“
Topacio (or 36 Linear Metres of Pink Neon)” (2026) includes several pink neon tubes salvaged from the façade of a shop in Santa Cruz de Tenerife whose name lends its title to the work. It hovers between an architectural outline and an illuminated sentence whose meaning has slipped away. By day, the tubing of Topacio once appeared almost fragile; at dusk it resumed its familiar task of advertising, and today there is nothing left to sell.
Designed in 1975 by the young architect José Miguel Molowny Barreto, the 19-storey
Olympo building became one of the tallest structures in the Canary Islands and an unmistakable landmark on Santa Cruz de Tenerife’s skyline. Topacio was part of its commercial arcade, and sold gemstones, traditional tablecloths, and other souvenirs until changing retail habits led to its closure. Before the signage could be discarded, Israel Pérez—one half of artists duo
Pérez y Requena—carefully dismantled part of the original installation with the assistance of
Ángel of Luzafa, among the last neon specialists still practising the craft on the islands.
“Topacio” forms part of “
A Parrot, Three Bars, and Gold Teeth”,
Pérez y Requena’s exhibition at
TEA Tenerife Espacio de las Artes, Santa Cruz de Tenerife, that recently opened at
TEA’s Sala C, and on view until 18 October 2026. Co-curated by Néstor Delgado Morales and Latitudes, the exhibition brings together sixteen new works that approach
the artists’ native city as a fragmentary archive assembled from memory, territory, fiction and documentary traces, revealing places, forms of labour, and urban landscapes that have gradually disappeared.

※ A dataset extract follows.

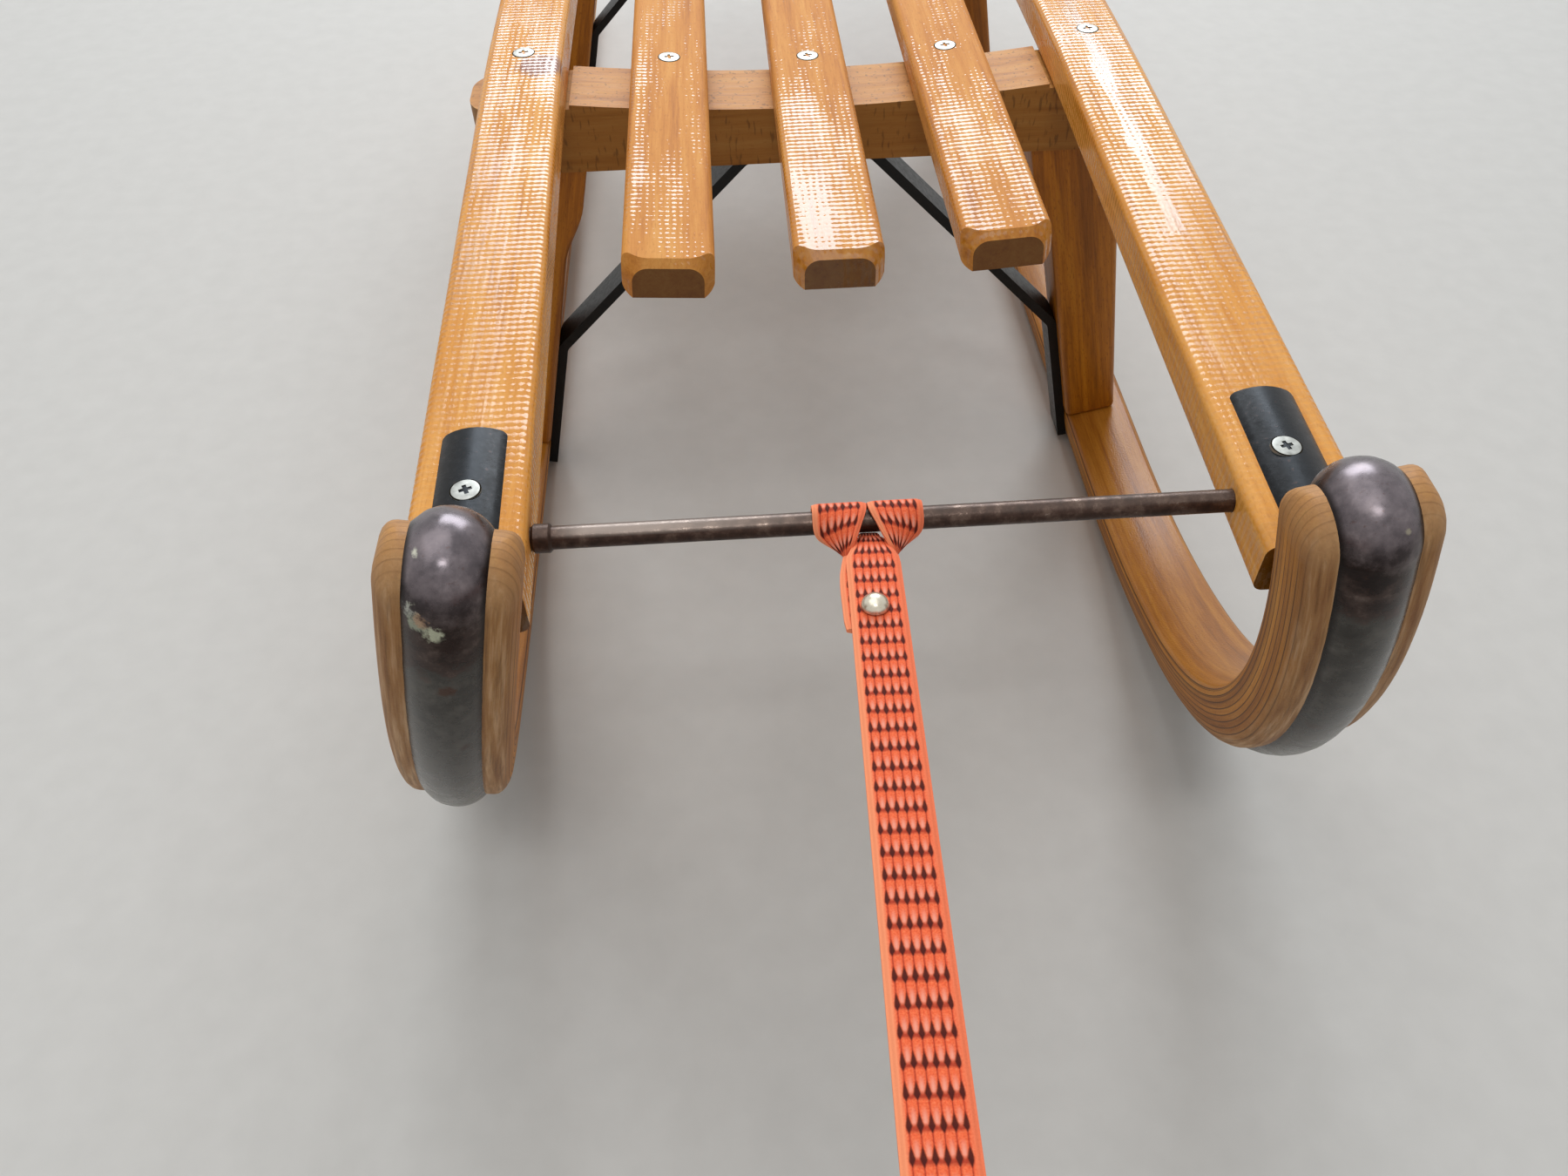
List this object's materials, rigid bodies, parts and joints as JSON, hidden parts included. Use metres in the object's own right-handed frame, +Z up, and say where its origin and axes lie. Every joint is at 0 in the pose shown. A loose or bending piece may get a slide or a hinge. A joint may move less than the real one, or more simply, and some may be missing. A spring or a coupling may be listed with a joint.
{
  "type": "wooden sled",
  "caption": "Wooden toboggan with bent runners, upturned horns, steel running rails, a slatted seat on splayed legs with crossbeams and flat braces, and a webbing pull strap with hand loop",
  "frame": {"origin": "middle of the footprint, on the floor, without the strap", "axes": "front (the horns) towards -Y, rear towards +Y, +X to the rider's left when seated facing the horns, up is +Z"},
  "size_m": [0.385, 1.2701, 0.2896],
  "materials": {
    "varnished_beech": "varnished, worn",
    "running_steel": "burnished, some rust",
    "black_steel": "black, semi-gloss",
    "rod_steel": "rusted dark",
    "webbing": "woven, matte",
    "nickel": "dull nickel"
  },
  "bodies": {
    "root": {"runner_left": "varnished_beech", "runner_right": "varnished_beech", "leg_front_left": "varnished_beech", "leg_front_right": "varnished_beech", "leg_rear_left": "varnished_beech", "leg_rear_right": "varnished_beech", "crossbeam_front": "varnished_beech", "crossbeam_rear": "varnished_beech", "slat_1_outer_left": "varnished_beech", "slat_2_left": "varnished_beech", "slat_3_middle": "varnished_beech", "slat_4_right": "varnished_beech", "slat_5_outer_right": "varnished_beech", "rail_left": "running_steel", "rail_right": "running_steel", "brace_front": "black_steel", "brace_rear": "black_steel", "pull_rod": "rod_steel", "strap_hitch": "webbing", "strap": "webbing", "strap_fold": "webbing", "hand_loop": "webbing", "strap_rivet": "nickel", "hand_loop_rivet": "nickel"}
  },
  "joints": []
}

Rather than reconstructing the original sign, the artists isolate one of its defining technologies: neon itself. Detached from language and commerce, light becomes a vessel for memory. Can the atmosphere of a place be preserved without preserving its original use? Can a material outlive the words it once formed?

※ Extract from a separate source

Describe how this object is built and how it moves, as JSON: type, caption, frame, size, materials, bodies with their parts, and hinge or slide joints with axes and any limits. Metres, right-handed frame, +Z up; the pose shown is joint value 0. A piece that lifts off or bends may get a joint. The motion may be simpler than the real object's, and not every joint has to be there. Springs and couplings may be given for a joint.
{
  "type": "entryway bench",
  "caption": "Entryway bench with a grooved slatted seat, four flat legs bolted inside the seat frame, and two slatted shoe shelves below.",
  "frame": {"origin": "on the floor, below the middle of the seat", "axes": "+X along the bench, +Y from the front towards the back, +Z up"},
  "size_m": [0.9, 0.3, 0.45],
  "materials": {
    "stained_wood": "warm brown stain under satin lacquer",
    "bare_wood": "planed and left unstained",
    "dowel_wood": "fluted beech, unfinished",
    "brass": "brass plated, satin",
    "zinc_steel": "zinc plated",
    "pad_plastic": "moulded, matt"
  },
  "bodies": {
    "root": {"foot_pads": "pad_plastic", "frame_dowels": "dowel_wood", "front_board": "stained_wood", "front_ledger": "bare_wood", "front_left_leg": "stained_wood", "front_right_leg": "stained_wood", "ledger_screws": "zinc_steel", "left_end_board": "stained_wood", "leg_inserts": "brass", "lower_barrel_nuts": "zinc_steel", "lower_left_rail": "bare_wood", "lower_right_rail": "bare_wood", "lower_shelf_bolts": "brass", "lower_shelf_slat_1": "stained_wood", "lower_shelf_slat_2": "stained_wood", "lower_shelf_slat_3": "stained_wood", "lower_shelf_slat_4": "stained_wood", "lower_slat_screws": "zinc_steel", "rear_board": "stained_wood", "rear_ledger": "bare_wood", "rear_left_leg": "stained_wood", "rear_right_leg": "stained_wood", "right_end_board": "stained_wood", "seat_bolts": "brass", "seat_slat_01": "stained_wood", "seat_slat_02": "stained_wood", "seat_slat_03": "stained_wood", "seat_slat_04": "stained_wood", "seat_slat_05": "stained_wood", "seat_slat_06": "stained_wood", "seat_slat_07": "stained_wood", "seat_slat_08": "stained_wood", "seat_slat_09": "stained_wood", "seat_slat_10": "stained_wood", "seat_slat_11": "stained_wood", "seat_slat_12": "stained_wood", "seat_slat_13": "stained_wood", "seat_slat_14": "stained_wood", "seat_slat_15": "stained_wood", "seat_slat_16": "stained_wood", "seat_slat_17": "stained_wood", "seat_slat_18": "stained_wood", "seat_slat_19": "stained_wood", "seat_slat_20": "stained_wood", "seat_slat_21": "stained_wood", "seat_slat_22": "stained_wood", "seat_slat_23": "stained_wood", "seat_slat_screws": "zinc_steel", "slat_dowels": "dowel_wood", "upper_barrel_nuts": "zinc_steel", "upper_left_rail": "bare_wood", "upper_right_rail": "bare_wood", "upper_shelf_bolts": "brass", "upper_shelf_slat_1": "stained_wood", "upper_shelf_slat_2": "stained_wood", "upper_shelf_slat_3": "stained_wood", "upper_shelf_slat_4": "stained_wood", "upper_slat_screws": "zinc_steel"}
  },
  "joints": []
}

Neon occupies an ambiguous position. Associated with spectacle, it nevertheless depends on a delicate choreography of glass, rare gases, electricity, and skilled manual labour for it to perform. Like many urban infrastructures, it often becomes visible only when it fails or disappears. The pink lines neither mourn nor celebrate the past. Instead, they remind us that cities are shaped not only by their buildings, but also by the technologies, crafts, and fleeting illuminations that define how they are inhabited, remembered, and seen from afar.